I know when he got to Heaven, God said: "Well done, Vernon. You have prepared Nicole for her journey in life." My father probably said, "I was wrong... I shouldn't have done that. I should have listened to myself!"
And I think God must have answered something like this:
"Well Vern, when you kicked her out of the house all those times, she learned to be a survivor; she learned to work hard and to support herself. It's a good thing she learned that because only six years later her husband would leave her alone with a baby and she needed to know how to do that. She learned that from you, Vern. It wasn't the greatest manner of education, but you passed.
And it's a really good thing she is resilient to physical impact. You taught her to withstand a beating from the world, from a man, and it's a good thing because later she became a Marine and had to do hand-to-hand combat with men twice her size! She wasn't afraid, Vern! Bad education... You could have done that better had you listened to your soul's voice, but again... You pass.
Also, it's great that she learned that as long as she follows her own inner voice and as long as she follows her soul, she will be doing God's work. You taught her how to trust her "gut," her "inner voice." You taught her very well. Even all those times you told her she was crazy for "talking to the dead" and all those times you tried to tell her to leave it, to ignore them... You told her God would be mad and you told her she was a sinner. Oh, my son. You could have taught her differently... but did you know she speaks to all of us here in Heaven? She connects all of those who seek us on Earth and she speaks for them. They ridicule her, tell her she's crazy, try to break her down. They tell her she's a sinner and that she should stop... But she keeps going. You prepared her to stand her ground. No matter whoever tells her she is crazy, it will never hurt her like it did coming from you. After all, Vern, you taught her how to pray, you took her to church, and you told her about God, about Jesus. You told her to pray and to read the Bible. You used to kneel with her next to her bed. The first lesson you taught her, and the most important, was that God is above all else. And that is how she does her job.

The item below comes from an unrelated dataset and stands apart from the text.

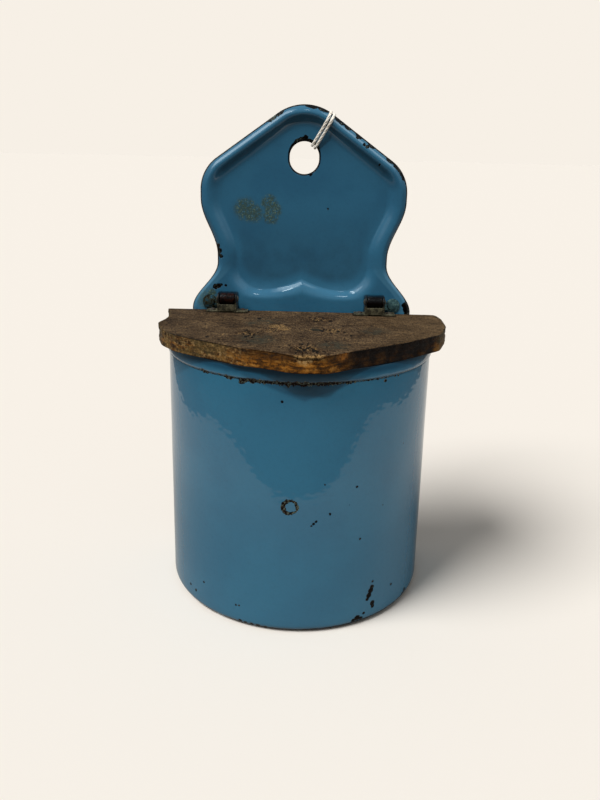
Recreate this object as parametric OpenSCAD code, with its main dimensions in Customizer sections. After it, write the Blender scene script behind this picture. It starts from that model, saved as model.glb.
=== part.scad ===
// Wall salt box: an enamelled sheet-steel tub and back plate with a hinged wooden lid.
// Millimetres. The front faces -Y, the wall is at +Y, and the tub stands on Z = 0.
// The origin is on the floor, in the middle of the tub's round front.

/* [Tub] */
// Outer radius of the round front of the tub
tub_r = 70; // [62:1:80]
// Distance from the wall to the middle of the round front
tub_axis = 20; // [16:1:26]
// Height of the tub, from the floor to the top of its rim
tub_h = 138.3; // [110:0.1:170]
// Outer radius of the tub's two rear corners
corner_r = 8; // [6:0.5:11]
// Thickness of the enamelled sheet steel
sheet = 1; // [0.8:0.1:1.4]
// Radius of the edge between the tub's wall and its floor
base_r = 4; // [3:0.5:5.5]
// Height of the rolled rim
rim_h = 6.5; // [5:0.5:9]
// How far the rolled rim stands proud of the wall
rim_out = 0.8; // [0.5:0.1:1.2]

/* [Back plate] */
// Height of the plate's peak above the tub's rim
plate_rise = 118.3; // [105:0.1:135]
// Greatest width of the plate, across its shoulders
plate_w = 111.4; // [102:0.2:120]
// Width of the plate at its neck
neck_w = 93.4; // [86:0.2:100]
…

So, is it okay to be mad at your relatives in Heaven?
The answer is: It is okay to be mad at the human being. After all, that is emotion created here on Earth, so of course it's okay to feel it. Separate the two parts, human and spirit.
Isn't it a really awesome thing that my human dad Vernon is not part of Heaven, but that the soul part of him that fought for me and also fought for him is in Heaven?
But don't be mad at the soul part, because you are who you are in part because of another person's impression on your journey. Sometimes our supposed enemy is actually our best friend. The lessons you learn about yourself in the process of pain and suffering are immeasurable. And those humans that had a hand in bringing you that pain or suffering? Well, the souls attached were the only ones in Heaven who agreed to help you learn what you came here to learn, to help you become who you are... even if that meant they had to be the assholes of your life journey.
So, yes, I'm mad at my dad Vern. But his soul? Well, all I can say to him is, "Mission accomplished. And thanks for agreeing to be the asshole in my life."
On the flip side, do you think our deceased relatives can be mad at us?
This is simple. No. Without the ego self (the conditioned, human self), they are pure soul in every expression of their truth. So no, they are not mad at you and cannot be mad at you because every single conditioning that would have created that judgement is removed by the death of the physical body. When only truth remains, well... there isn't a rebuttal to truth is there? It just sort of is...
So my recommendation would be to find the truth in those relationships... the truth that goes above the bad treatment, the ugly words, the beatings, the abandonment, the abuse, the neglect. Go above it, look at it differently, turn it on it's side..
You are beautiful. You are perfect... thanks to all the wonderful, loving, and nurturing souls you have met on this journey of life....and also, thanks to all the assholes too!